The Journal of African History

Research Article

Sacred Acquisition: Andrianampoinimerina at Ambohimanga, 1777–1790

Gerald M. Berga1

a1 Sweetbriar College, Virginia

Between 1775 and 1810 Andrianampoinimerina laid the foundations of the Merina state which in subsequent decades was to rule most of Madagascar. Though various circumstances such as the development of irrigated riziculture and slavery, the monopoly of profits and of muskets from coastal trade, and the manipulation of ritual, contributed in part to the nascent monarchy's strength, they equally touched other political formations within Imerina and elsewhere and therefore do not explain why Andrianampoinimerina's organization endured while others did not.

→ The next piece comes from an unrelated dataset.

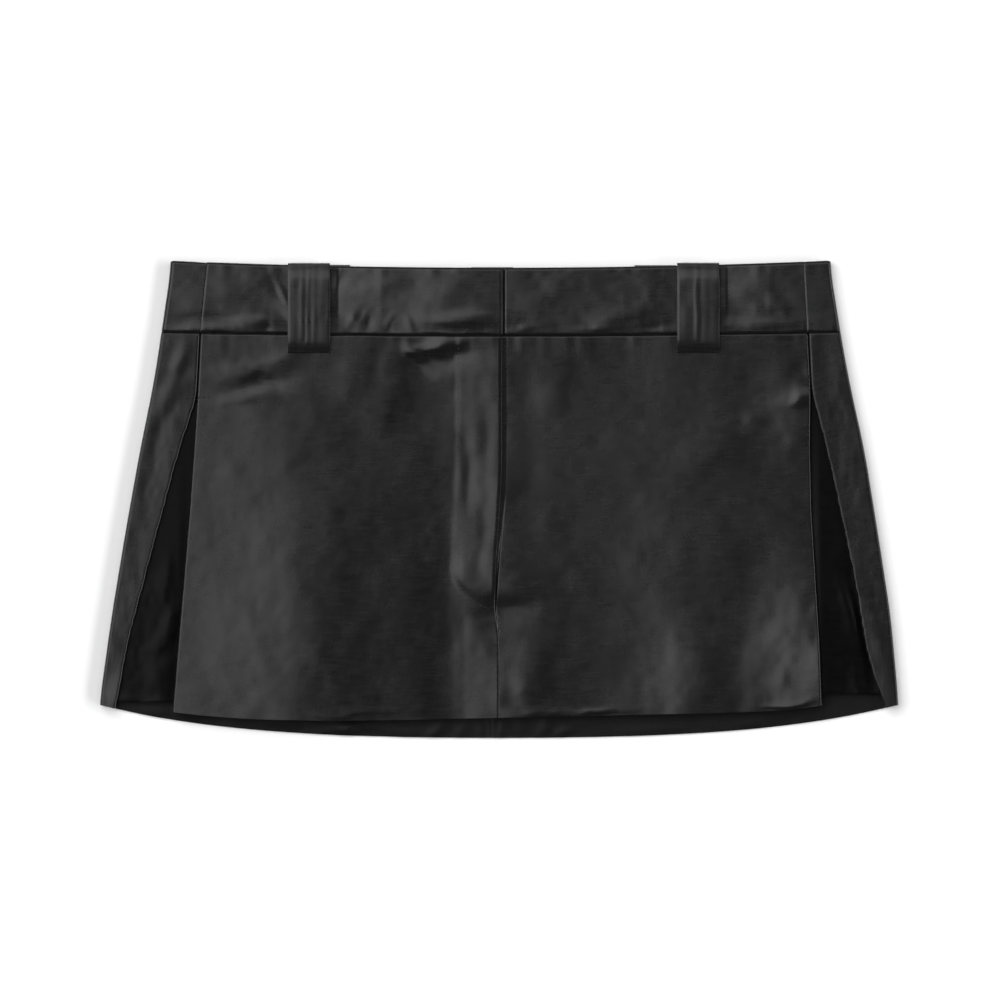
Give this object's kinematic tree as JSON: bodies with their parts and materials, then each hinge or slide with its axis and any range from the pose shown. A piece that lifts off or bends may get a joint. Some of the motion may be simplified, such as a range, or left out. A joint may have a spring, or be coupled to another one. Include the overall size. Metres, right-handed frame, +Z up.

The distinctiveness of Andrianampoinimerina's case is revealed by returning to particular events, those culminating in his first successful attempt to rule at Ambohimanga in 1783. His success depended upon exploiting both good luck and pervasive kinship values which recognized individual financial prowess. Thus the resurgent trade with the east coast did not redefine Merina kinship. Rather, trade provided an expanded arena of economic activity in which Andrianampoinimerina demonstrated superior skill at kinship politics, expanding his kin group and assuming the role of sole mediator between the residents of Ambohimanga and their ancestors.